* What is expected
Copy out exactly the lines from the start of the data to the line containing "a single solid.". Include both.

* Given data
───
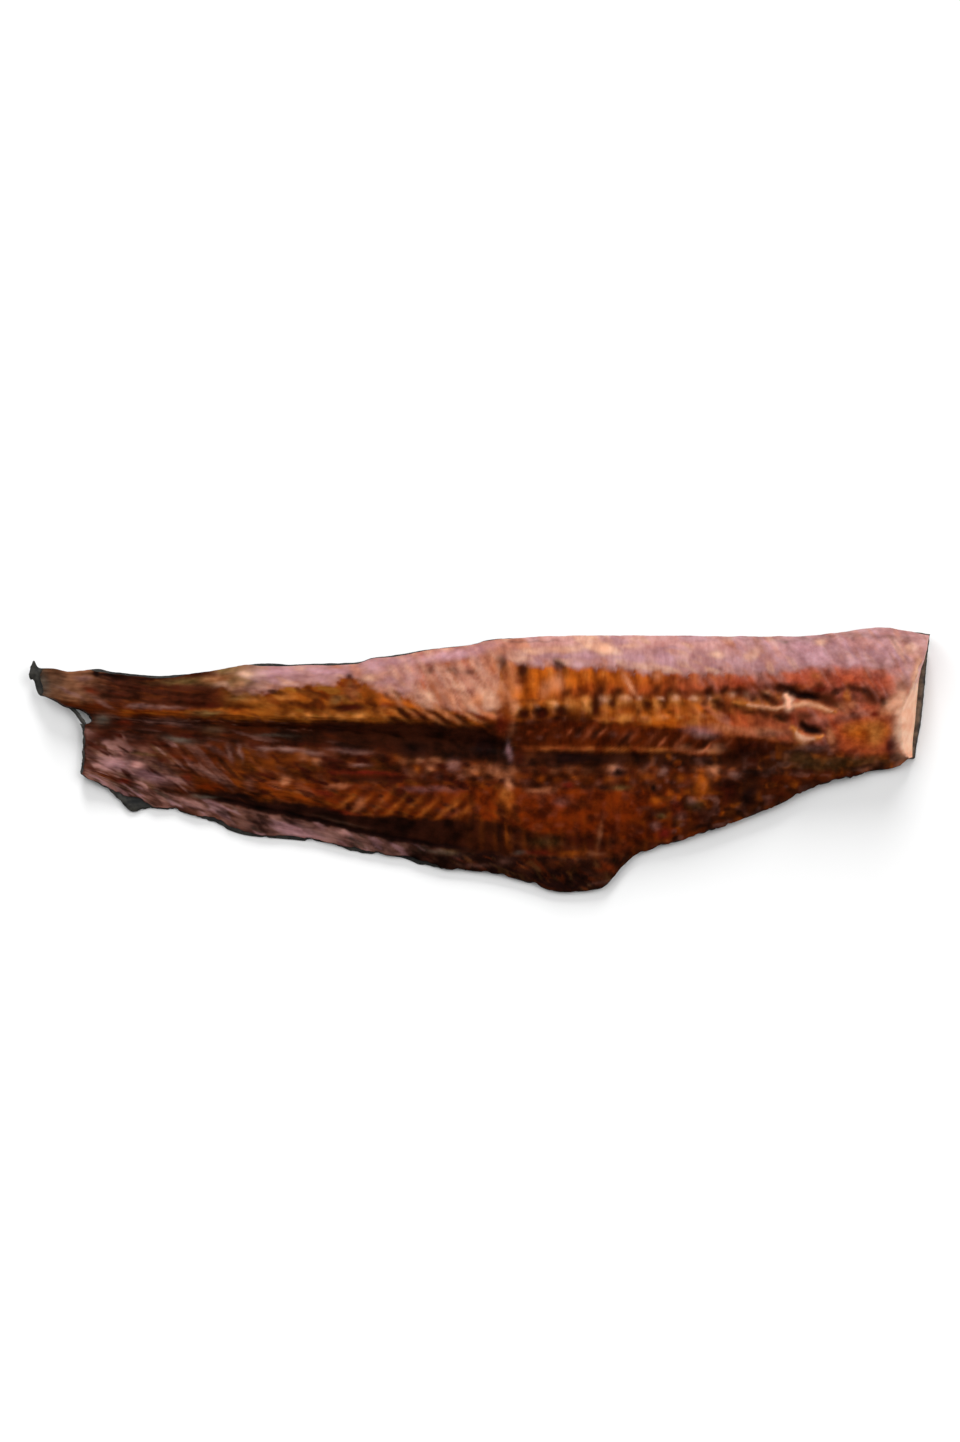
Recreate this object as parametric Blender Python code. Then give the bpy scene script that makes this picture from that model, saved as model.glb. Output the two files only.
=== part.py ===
"""One side of a smoked fish, lying skin down as a single solid.

The side is a slab whose points are placed by functions. Two fractions give a place in plan:
u runs from the tail tip (0) to the head cut (1), and v from the belly corner (0) to the back (1).
The origin is under the middle of the bounding box, +X points to the head cut, +Y to the back.
"""

import math

import bmesh
import bpy
import numpy as np

# Driving dimensions, in metres
LENGTH = 0.360  # tail tip to head cut
WIDTH = 0.106  # belly corner to the highest point of the back
THICKNESS = 0.019  # loin, close to the head cut
EDGE = 0.0016  # skin and flesh left at a thin edge

# Cells of the slab along and across the fish
CELLS_ALONG = 96
CELLS_ACROSS = 23

# Plan outline: (u, v) along the two long edges
BACK_EDGE = [
    (0.0, 0.846), (0.023, 0.848), (0.047, 0.835), (0.075, 0.845), (0.093, 0.835), (0.145, 0.82),
    (0.206, 0.839), (0.258, 0.866), (0.29, 0.861), (0.33, 0.866), (0.366, 0.869), (0.38, 0.885),
    (0.412, 0.9), (0.45, 0.921), (0.478, 0.931), (0.497, 0.941), (0.507, 0.952), (0.523, 0.959),
    (0.634, 0.969), (0.845, 0.965), (0.9, 0.981), (0.943, 1.0), (0.973, 0.989), (1.0, 0.976),
]  # fmt: skip
BELLY_EDGE = [
    (0.0, 0.449), (0.056, 0.447), (0.063, 0.432), (0.076, 0.413), (0.103, 0.334), (0.115, 0.304),
    (0.142, 0.315), (0.178, 0.293), (0.243, 0.214), (0.3, 0.196), (0.345, 0.173), (0.36, 0.153),
    (0.412, 0.132), (0.447, 0.09), (0.5, 0.078), (0.536, 0.054), (0.594, 0.0), (0.635, 0.014),
    (0.662, 0.107), (0.68, 0.148), (0.736, 0.207), (0.789, 0.272), (0.823, 0.316), (0.885, 0.41),
    (0.917, 0.431), (0.933, 0.456), (0.956, 0.466), (0.972, 0.485), (0.984, 0.507),
]  # fmt: skip

# Plan outline of the two ends: (share of the way from belly to back, u)
TAIL_END = [
    (0.0, 0.056), (0.1, 0.058), (0.42, 0.059), (0.51, 0.054), (0.6, 0.045), (0.7, 0.026),
    (0.745, 0.01), (0.84, 0.004), (0.93, 0.0), (1.0, 0.001),
]  # fmt: skip
BELLY_START = 0.056  # u where the belly edge really starts
HEAD_END = [(0.0, 0.984), (0.14, 0.987), (0.3, 0.991), (0.5, 0.994), (1.0, 1.0)]

# The knife leans at the head cut: (share from belly to back, how far the flesh stops short of the skin)
HEAD_LEAN = [
    (0.0, 0.006), (0.12, 0.0083), (0.3, 0.0112), (0.42, 0.0145), (0.5, 0.0082), (0.58, 0.0055),
    (0.8, 0.003), (1.0, 0.0008),
]  # fmt: skip

# Lines where muscle bands meet, as (u, v)
FRINGE_GROOVE = [
    (0.0, 0.52), (0.1, 0.44), (0.189, 0.372), (0.301, 0.308), (0.412, 0.229), (0.545, 0.162), (1.0, 0.1),
]  # fmt: skip
LOWER_SEAM = [(0.0, 0.58), (0.089, 0.538), (0.189, 0.481), (0.301, 0.425), (0.523, 0.41), (1.0, 0.38)]
SPINE_GROOVE = [
    (0.0, 0.68), (0.078, 0.643), (0.301, 0.613), (0.412, 0.583), (0.567, 0.53), (0.745, 0.492), (1.0, 0.44),
]  # fmt: skip
UPPER_SEAM = [
    (0.0, 0.755), (0.089, 0.707), (0.189, 0.68), (0.334, 0.665), (0.523, 0.672), (0.589, 0.714),
    (0.7, 0.733), (0.834, 0.707), (1.0, 0.707),
]  # fmt: skip
UNCUT_BELLY = [(0.0, 0.47), (0.056, 0.447), (0.155, 0.304), (0.356, 0.155), (0.6, 0.0), (1.0, -0.04)]

# Thickness of the loin as a share of THICKNESS, along u
LOIN_RISE = [
    (0.0, 0.13), (0.06, 0.24), (0.2, 0.38), (0.35, 0.52), (0.5, 0.7), (0.65, 0.88), (0.82, 0.98), (1.0, 1.0),
]  # fmt: skip

# Share of the loin's thickness on each line (0 belly, 1 fringe groove, 2 lower seam, 3 spine,
# 4 upper seam, 5 back) and between them
CROSS_RISE = [
    (0.0, 0.36), (0.5, 0.5), (1.0, 0.42), (1.5, 0.6), (2.0, 0.62), (2.6, 0.63), (3.0, 0.54), (3.4, 0.72),
    (4.0, 0.97), (4.45, 1.0), (4.8, 0.86), (5.0, 0.7),
]  # fmt: skip

# Rounding and rise of the rim, in metres
BACK_ROUNDING = 0.009
BELLY_ROUNDING = 0.005
BELLY_TAPER = 0.020  # the belly wall thins over this width
BELLY_WALL = 0.45  # share of the thickness left at its edge
TAIL_ROUNDING = 0.004
BACK_UNDERCUT = 0.004  # the skin climbs this far round the back
UNDERCUT_WIDTH = 0.010
TAIL_LIFT = 0.0045  # the dried tail curls off the table
TAIL_LIFT_FROM = 0.14  # u where that starts

# Tear between the two halves of the tail, beside a strand of skin: place (u, v), size and turn
TEAR_PLACE = (0.065, 0.666)
TEAR_SIZE = (0.0038, 0.0056)
TEAR_TURN = 25

# Two gapes where the flakes have come apart near the head: place (u, v), size and turn
GAPES = [
    ((0.861, 0.732), (0.026, 0.0030, 0.0075), -5),
    ((0.872, 0.617), (0.015, 0.0034, 0.0070), -12),
]


def curve_through(points):
    """A smooth function through the points that never swings past them (monotone cubic)."""
    x, y = (np.array(values, float) for values in zip(*points))
    steps = np.diff(x)
    rises = np.diff(y) / steps
    slopes = np.concatenate([rises[:1], np.zeros(len(rises) - 1), rises[-1:]])
    same_way = rises[:-1] * rises[1:] > 0
    mean = 2 * rises[:-1] * rises[1:] / np.where(same_way, rises[:-1] + rises[1:], 1)
    slopes[1:-1] = np.where(same_way, mean, 0)

    def value(at):
        at = np.clip(at, x[0], x[-1])
        i = np.clip(np.searchsorted(x, at) - 1, 0, len(steps) - 1)
        f = (at - x[i]) / steps[i]
        return (
            y[i] * (1 + 2 * f) * (1 - f) ** 2
            + slopes[i] * steps[i] * f * (1 - f) ** 2
            + y[i + 1] * f**2 * (3 - 2 * f)
            + slopes[i + 1] * steps[i] * f**2 * (f - 1)
        )

    return value


def ease(f):
    """0 to 1 with a level start and end."""
    f = np.clip(f, 0, 1)
    return f * f * (3 - 2 * f)


def distance_to(edge, start, u, v):
    """Shortest distance in plan, in metres, from each place to a long edge from station start on."""
    stations = np.linspace(start, 1, 300)
    east = (np.asarray(u)[..., None] - stations) * LENGTH
    north = (np.asarray(v)[..., None] - edge(stations)) * WIDTH
    return np.hypot(east, north).min(axis=-1)


def round_over(distance, radius):
    """Quarter circle: 0 at an edge, 1 from one radius in."""
    f = np.clip(distance / radius, 0, 1)
    return np.sqrt(1 - (1 - f) ** 2)


back_edge = curve_through(BACK_EDGE)
belly_edge = curve_through(BELLY_EDGE)
tail_end = curve_through(TAIL_END)
head_end = curve_through(HEAD_END)
head_lean = curve_through(HEAD_LEAN)
loin_rise = curve_through(LOIN_RISE)
cross_rise = curve_through(CROSS_RISE)
muscle_lines = [
    curve_through(line)
    for line in (UNCUT_BELLY, FRINGE_GROOVE, LOWER_SEAM, SPINE_GROOVE, UPPER_SEAM, BACK_EDGE)
]


def plan_place(along, across, lean):
    """u and v of a slab point; lean is how far short of the head cut's foot its row stops."""
    u = tail_end(across) + (head_end(across) - lean / LENGTH - tail_end(across)) * along
    v = belly_edge(u) + (back_edge(u) - belly_edge(u)) * across
    return u, v


def band_of(u, v):
    """Muscle coordinate: a whole number on each muscle line, with even steps between them."""
    lines = np.array([line(u) for line in muscle_lines])
    gaps = np.diff(lines, axis=0)
    return np.clip((v - lines[:-1]) / gaps, 0, 1).sum(axis=0)


def skin_height(u, v):
    """Underside: flat on the table, climbing round the back and curling up at the tail."""
    from_back = distance_to(back_edge, 0, u, v)
    climb = BACK_UNDERCUT * loin_rise(u) * ease(1 - from_back / UNDERCUT_WIDTH) ** 1.5
    curl = TAIL_LIFT * ease(1 - u / TAIL_LIFT_FROM)
    return climb + curl


def flesh_height(u, v, along):
    """Cut side: the loin and belly muscles between rounded edges."""
    from_back = distance_to(back_edge, 0, u, v)
    from_belly = distance_to(belly_edge, BELLY_START, u, v)
    body = THICKNESS * loin_rise(u) * cross_rise(band_of(u, v))
    body *= BELLY_WALL + (1 - BELLY_WALL) * ease(from_belly / BELLY_TAPER)
    rounding = round_over(from_back, BACK_ROUNDING) * round_over(from_belly, BELLY_ROUNDING)
    rounding *= round_over(along * LENGTH, TAIL_ROUNDING)
    floor = skin_height(u, v) + EDGE
    return floor + np.maximum(body - EDGE, 0) * rounding


def spread(cells, crowding):
    """Shares from 0 to 1 in even cells that crowd a little towards both ends."""
    even = np.linspace(0, 1, cells + 1)
    return even - crowding * np.sin(2 * math.pi * even) / (2 * math.pi)


def slab_mesh():
    """A grid extruded into a closed slab, its two sides laid on the skin and flesh surfaces."""
    mesh = bmesh.new()
    bmesh.ops.create_grid(mesh, x_segments=CELLS_ALONG, y_segments=CELLS_ACROSS, size=0.5)
    for vert in mesh.verts:
        vert.co.x += 0.5
        vert.co.y += 0.5
    raised = bmesh.ops.extrude_face_region(mesh, geom=mesh.faces[:])["geom"]
    for vert in (item for item in raised if isinstance(item, bmesh.types.BMVert)):
        vert.co.z = 1
    share = np.array([vert.co for vert in mesh.verts])
    along = spread(CELLS_ALONG, 0.25)[np.rint(share[:, 0] * CELLS_ALONG).astype(int)]
    across = spread(CELLS_ACROSS, 0.45)[np.rint(share[:, 1] * CELLS_ACROSS).astype(int)]
    is_flesh = share[:, 2] > 0.5
    u, v = plan_place(along, across, np.where(is_flesh, head_lean(across), 0.0))
    height = np.where(is_flesh, flesh_height(u, v, along), skin_height(u, v))
    for vert, x, y, z in zip(mesh.verts, (u - 0.5) * LENGTH, (v - 0.5) * WIDTH, height):
        vert.co = (x, y, z)
    bmesh.ops.recalc_face_normals(mesh, faces=mesh.faces)
    return mesh


def add_object(name, mesh, collection):
    data = bpy.data.meshes.new(name)
    mesh.to_mesh(data)
    mesh.free()
    made = bpy.data.objects.new(name, data)
    collection.objects.link(made)
    return made


def cut_with(fillet, name, mesh, size, place, height, turn, collection):
    """Takes a unit shape of this size, place and turn out of the fillet."""
    bmesh.ops.scale(mesh, vec=size, verts=mesh.verts)
    cutter = add_object(name, mesh, collection)
    cutter.location = ((place[0] - 0.5) * LENGTH, (place[1] - 0.5) * WIDTH, height)
    cutter.rotation_euler.z = math.radians(turn)
    cutter.hide_render = True
    cutter.display_type = "WIRE"
    cut = fillet.modifiers.new(name, "BOOLEAN")
    cut.operation = "DIFFERENCE"
    cut.object = cutter


def cut_tear(fillet, collection):
    """An upright oval pin goes through the tail."""
    pin = bmesh.new()
    bmesh.ops.create_cone(pin, cap_ends=True, segments=16, radius1=0.5, radius2=0.5, depth=1)
    size = (*TEAR_SIZE, 4 * THICKNESS)
    cut_with(fillet, "tail_tear", pin, size, TEAR_PLACE, 0, TEAR_TURN, collection)


def cut_gapes(fillet, collection):
    """Long lens shapes sink half their depth into the flesh."""
    for number, (place, size, turn) in enumerate(GAPES, 1):
        lens = bmesh.new()
        bmesh.ops.create_uvsphere(lens, u_segments=14, v_segments=8, radius=0.5)
        height = float(flesh_height(np.array([place[0]]), np.array([place[1]]), 1.0)[0])
        cut_with(fillet, f"gape_{number}", lens, size, place, height, turn, collection)


def smoked_flesh():
    material = bpy.data.materials.new("smoked_flesh")
    material.use_nodes = True
    shader = material.node_tree.nodes["Principled BSDF"]
    shader.inputs["Base Color"].default_value = (0.2, 0.055, 0.02, 1)
    shader.inputs["Roughness"].default_value = 0.4
    shader.inputs["Metallic"].default_value = 0.0
    return material


def new_collection(name):
    collection = bpy.data.collections.new(name)
    bpy.context.scene.collection.children.link(collection)
    return collection


def build():
    for old in list(bpy.data.objects):
        bpy.data.objects.remove(old, do_unlink=True)
    fish = new_collection("smoked_fish")
    cutters = new_collection("cutters")

    fillet = add_object("fillet", slab_mesh(), fish)
    fillet.data.shade_smooth()
    fillet.data.set_sharp_from_angle(angle=math.radians(40))
    fillet.data.materials.append(smoked_flesh())

    cut_tear(fillet, cutters)
    cut_gapes(fillet, cutters)


build()
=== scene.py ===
import math

import bmesh
import bpy
import numpy as np
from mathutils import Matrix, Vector


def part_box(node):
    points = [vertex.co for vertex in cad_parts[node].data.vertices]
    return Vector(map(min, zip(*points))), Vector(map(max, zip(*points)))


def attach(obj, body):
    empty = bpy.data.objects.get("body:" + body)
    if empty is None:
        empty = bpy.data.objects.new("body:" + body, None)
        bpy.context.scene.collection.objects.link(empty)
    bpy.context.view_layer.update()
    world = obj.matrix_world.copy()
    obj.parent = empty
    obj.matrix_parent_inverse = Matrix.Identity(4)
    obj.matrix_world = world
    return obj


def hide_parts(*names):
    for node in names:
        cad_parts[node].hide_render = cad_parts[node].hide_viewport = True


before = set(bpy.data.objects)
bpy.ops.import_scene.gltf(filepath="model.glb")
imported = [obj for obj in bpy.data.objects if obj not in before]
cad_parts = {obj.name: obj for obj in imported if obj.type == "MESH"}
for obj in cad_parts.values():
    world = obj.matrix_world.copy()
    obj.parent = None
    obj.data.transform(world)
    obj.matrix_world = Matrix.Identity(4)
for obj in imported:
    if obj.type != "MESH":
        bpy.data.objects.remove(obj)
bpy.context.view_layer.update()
fishLow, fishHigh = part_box("fillet")
length, width, thickness = fishHigh - fishLow
print("frame loaded,", round(length * 1000), "x", round(width * 1000), "mm fillet")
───
* Right answer
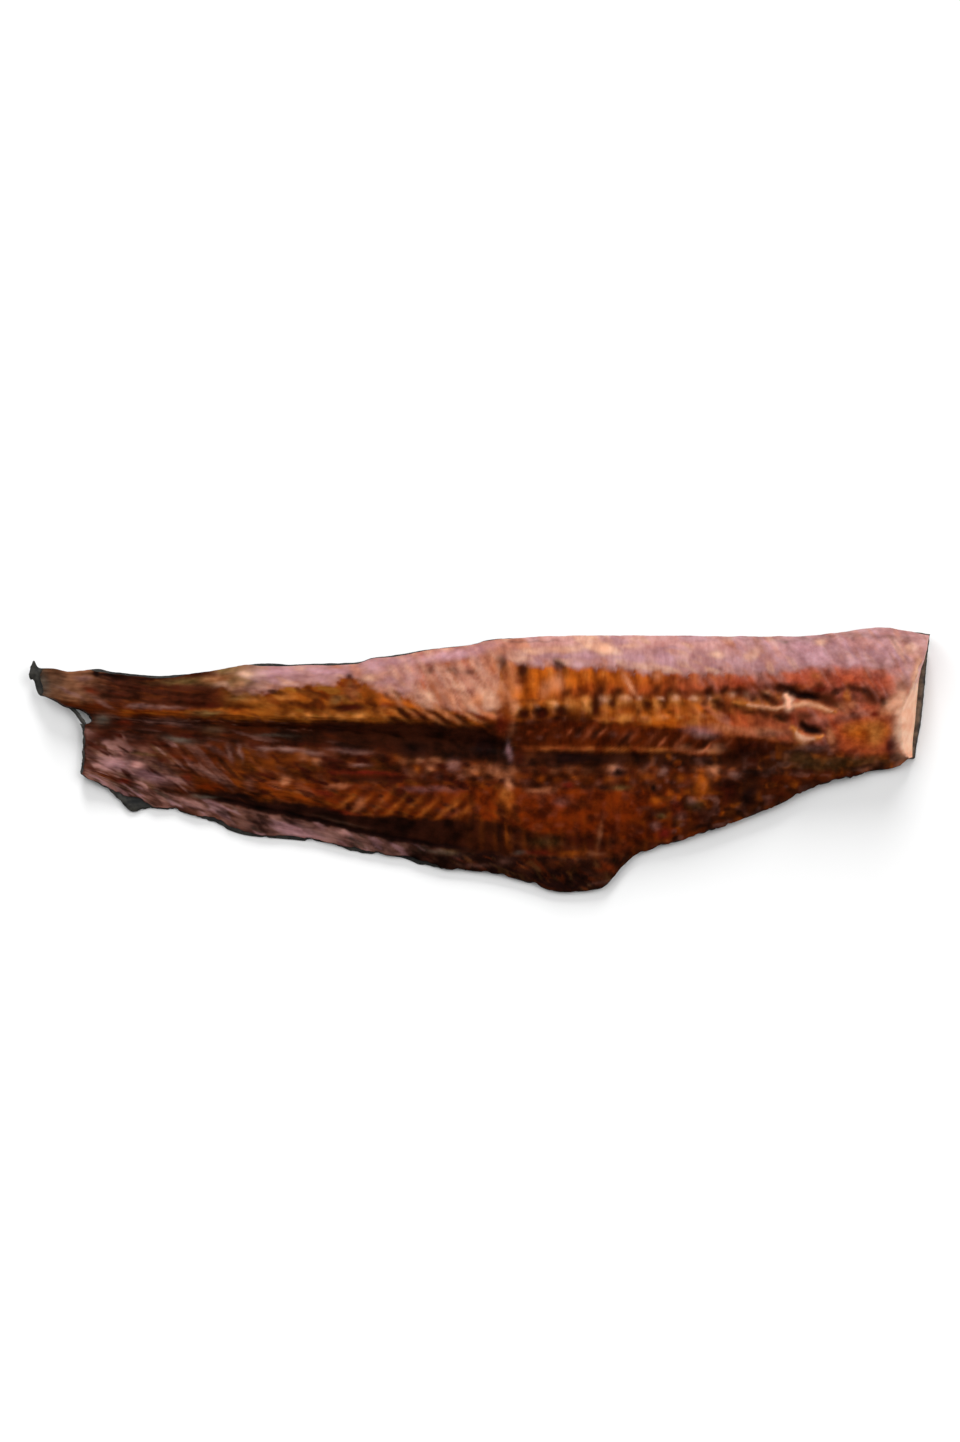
Recreate this object as parametric Blender Python code. Then give the bpy scene script that makes this picture from that model, saved as model.glb. Output the two files only.
=== part.py ===
"""One side of a smoked fish, lying skin down as a single solid.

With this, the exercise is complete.